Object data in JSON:
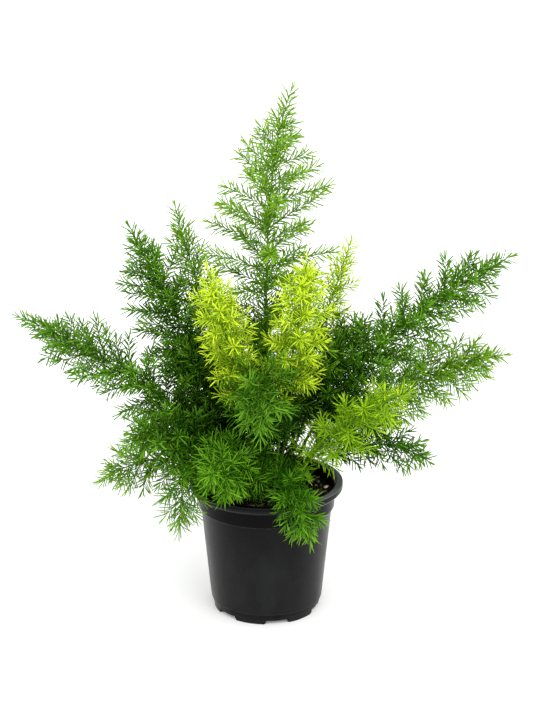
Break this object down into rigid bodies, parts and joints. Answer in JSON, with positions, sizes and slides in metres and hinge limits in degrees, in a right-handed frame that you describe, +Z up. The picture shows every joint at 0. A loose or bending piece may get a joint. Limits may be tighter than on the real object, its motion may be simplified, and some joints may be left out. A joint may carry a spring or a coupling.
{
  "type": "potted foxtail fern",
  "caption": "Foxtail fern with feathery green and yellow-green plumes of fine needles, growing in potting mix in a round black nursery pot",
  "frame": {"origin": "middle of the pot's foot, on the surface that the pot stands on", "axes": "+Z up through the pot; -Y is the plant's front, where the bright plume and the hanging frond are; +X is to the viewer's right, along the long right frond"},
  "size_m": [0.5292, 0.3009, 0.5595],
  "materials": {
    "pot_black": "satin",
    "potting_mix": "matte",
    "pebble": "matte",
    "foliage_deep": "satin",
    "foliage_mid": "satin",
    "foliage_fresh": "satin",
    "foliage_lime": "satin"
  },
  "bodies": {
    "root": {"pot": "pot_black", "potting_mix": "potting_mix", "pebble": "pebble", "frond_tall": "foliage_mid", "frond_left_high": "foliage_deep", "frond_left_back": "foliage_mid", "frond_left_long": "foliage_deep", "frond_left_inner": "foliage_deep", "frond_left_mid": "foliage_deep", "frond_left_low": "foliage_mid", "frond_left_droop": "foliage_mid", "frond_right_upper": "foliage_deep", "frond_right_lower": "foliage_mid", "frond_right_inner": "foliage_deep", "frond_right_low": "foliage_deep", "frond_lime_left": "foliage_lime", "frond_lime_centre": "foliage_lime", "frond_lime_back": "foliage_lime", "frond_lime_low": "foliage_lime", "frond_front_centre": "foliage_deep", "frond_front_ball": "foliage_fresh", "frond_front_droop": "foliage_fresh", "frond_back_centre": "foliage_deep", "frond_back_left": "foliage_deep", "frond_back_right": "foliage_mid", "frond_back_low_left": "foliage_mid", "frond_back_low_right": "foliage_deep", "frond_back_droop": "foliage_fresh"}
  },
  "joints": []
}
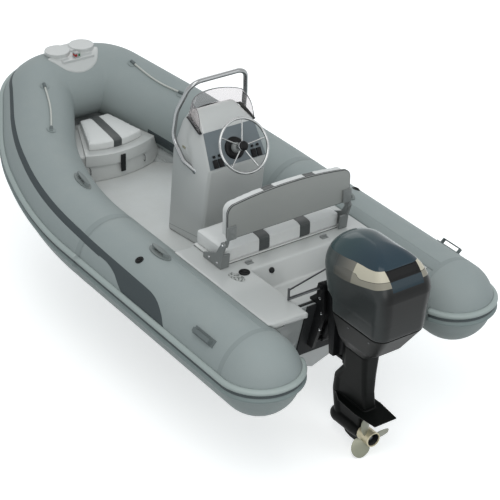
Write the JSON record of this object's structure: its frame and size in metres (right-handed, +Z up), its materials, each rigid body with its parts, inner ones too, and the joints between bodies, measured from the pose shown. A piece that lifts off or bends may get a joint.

◆ DO THIS:
Return all of the above records exactly, leaving no line out.

◆ RESULT:
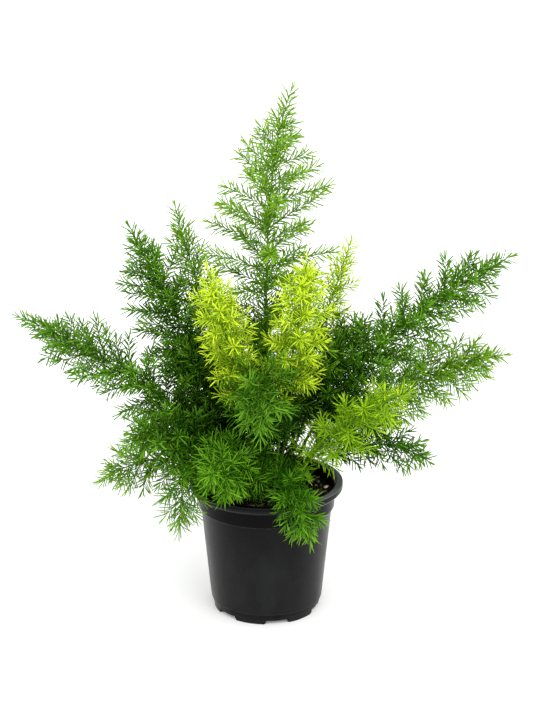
Break this object down into rigid bodies, parts and joints. Answer in JSON, with positions, sizes and slides in metres and hinge limits in degrees, in a right-handed frame that you describe, +Z up. The picture shows every joint at 0. A loose or bending piece may get a joint. Limits may be tighter than on the real object, its motion may be simplified, and some joints may be left out. A joint may carry a spring or a coupling.
{
  "type": "potted foxtail fern",
  "caption": "Foxtail fern with feathery green and yellow-green plumes of fine needles, growing in potting mix in a round black nursery pot",
  "frame": {"origin": "middle of the pot's foot, on the surface that the pot stands on", "axes": "+Z up through the pot; -Y is the plant's front, where the bright plume and the hanging frond are; +X is to the viewer's right, along the long right frond"},
  "size_m": [0.5292, 0.3009, 0.5595],
  "materials": {
    "pot_black": "satin",
    "potting_mix": "matte",
    "pebble": "matte",
    "foliage_deep": "satin",
    "foliage_mid": "satin",
    "foliage_fresh": "satin",
    "foliage_lime": "satin"
  },
  "bodies": {
    "root": {"pot": "pot_black", "potting_mix": "potting_mix", "pebble": "pebble", "frond_tall": "foliage_mid", "frond_left_high": "foliage_deep", "frond_left_back": "foliage_mid", "frond_left_long": "foliage_deep", "frond_left_inner": "foliage_deep", "frond_left_mid": "foliage_deep", "frond_left_low": "foliage_mid", "frond_left_droop": "foliage_mid", "frond_right_upper": "foliage_deep", "frond_right_lower": "foliage_mid", "frond_right_inner": "foliage_deep", "frond_right_low": "foliage_deep", "frond_lime_left": "foliage_lime", "frond_lime_centre": "foliage_lime", "frond_lime_back": "foliage_lime", "frond_lime_low": "foliage_lime", "frond_front_centre": "foliage_deep", "frond_front_ball": "foliage_fresh", "frond_front_droop": "foliage_fresh", "frond_back_centre": "foliage_deep", "frond_back_left": "foliage_deep", "frond_back_right": "foliage_mid", "frond_back_low_left": "foliage_mid", "frond_back_low_right": "foliage_deep", "frond_back_droop": "foliage_fresh"}
  },
  "joints": []
}
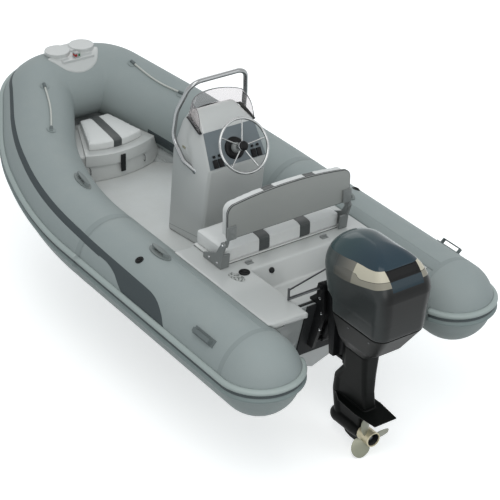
Write the JSON record of this object's structure: its frame and size in metres (right-handed, +Z up), its materials, each rigid body with its parts, inner ones too, and the joints between bodies, measured from the pose shown. A piece that lifts off or bends may get a joint.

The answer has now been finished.